Certified financial planners have a fiduciary responsibility to do what’s best for their clients. Many others who call themselves financial planners don’t have that responsibility. Many young physicians don’t pick the right adviser, Dr. Breeden said.
“Those attending will have enough knowledge after this session that when they talk to someone who is giving them financial advice, they’ll know very quickly whether that person is working in their best interest or trying to sell them an investment that is in their advisor’s best interests,” Dr. Breeden said.
But young physicians will need to turn to outside help for at least some financial needs. Dr. Breeden will go over what areas physicians can handle themselves and what areas, such as trusts, require expert advice.
The session also will examine risk management and how young physicians can make sure they have the right amount and right kind of insurance. Other topics include how to reduce the tax burden, finance children’s education, and start estate planning. Dr. Breeden will finish with an overview of basic investment principles and a primer on how to invest wisely.

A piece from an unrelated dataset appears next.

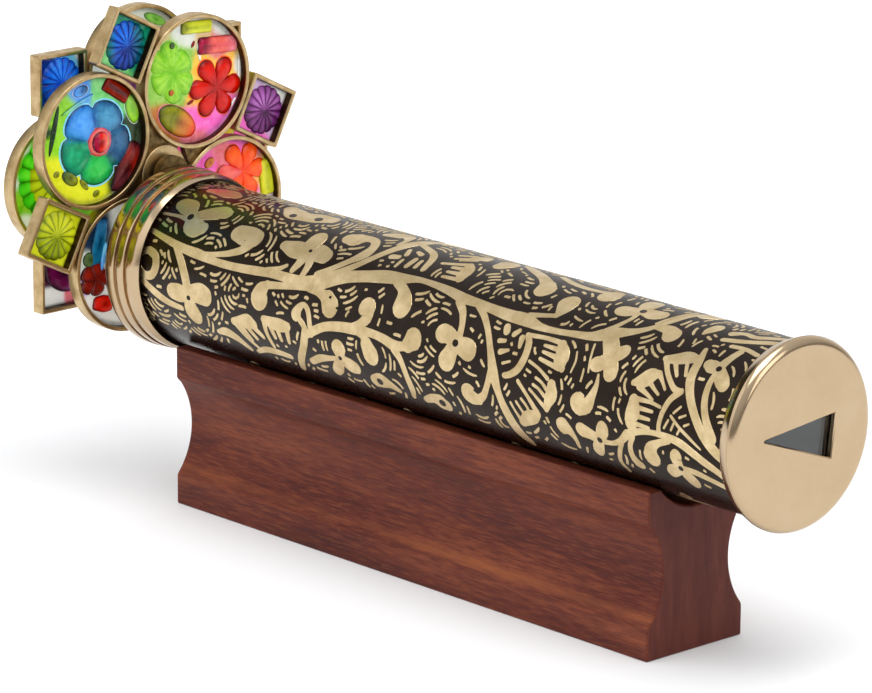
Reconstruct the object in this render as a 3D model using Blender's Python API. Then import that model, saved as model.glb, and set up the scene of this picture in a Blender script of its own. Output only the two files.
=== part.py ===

The goal is to understand what brings value to your life and understand what your priorities are, Dr. Breeden said, and whether some of those priorities are in conflict.
“If you tell me that you want to spend two months traveling in Europe every year and you also want to retire when you’re 45, unless Bill Gates is your dad, you may have trouble achieving that,” he said. “So you have to be realistic — which of these priorities really matter?”